When Amazon announced the upcoming ability to lend books to other Kindle users “later this year” they really weren’t kidding. Now, one day before New Year’s Eve, Amazon has made this ability available to anyone who owns Kindle eBooks.
I say anyone who owns the eBooks because you don’t actually need a Kindle device to loan or receive a book. The Kindle reader software is available on many other platforms, and those platforms can take advantage just as well as a Kindle can.
The terms of lending are pretty strict right now; you can lend a given book only once, and only for 14 days, and only if the publisher has agreed to those terms for that book. That doesn’t surprise me all that much though. The eBook market itself is still relatively young, so they’ll want to test the waters first with a restricted test case. Down the road, I wouldn’t be surprised to see loaning terms relax quite a bit once publishers are certain it won’t kill the market.

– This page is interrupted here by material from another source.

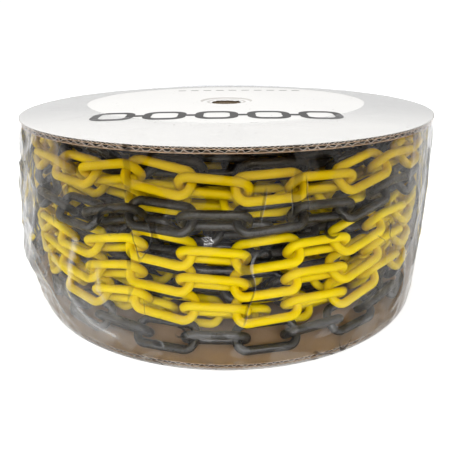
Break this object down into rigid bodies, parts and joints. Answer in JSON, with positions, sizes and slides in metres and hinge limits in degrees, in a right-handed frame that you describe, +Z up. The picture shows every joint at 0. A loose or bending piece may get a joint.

I understand that they want to be cautious. But when they think about it in real world terms. How often are you restricted on how long or which books you can lend to a friend. You’re not. I think when their electronic functionality matches real world functionality, then I’ll consider getting a reader.
Gord McLeod says
I can’t count the number of times I’ve lent books out over the years only to realize much later that I never got them back again, so this is one area where I’m really not interested in 1:1 feature matching! 🙂
Ben Cooke says
Barnes and Noble has been doing this for a while now via its Nook product line and other ebook readers. The restrictions there are basically exactly the same, so I’d guess that either Amazon used the B&N terms as a template or that these terms came from one or more of the publishers and are being applied to all eBook distribution platforms that want to do lending right now.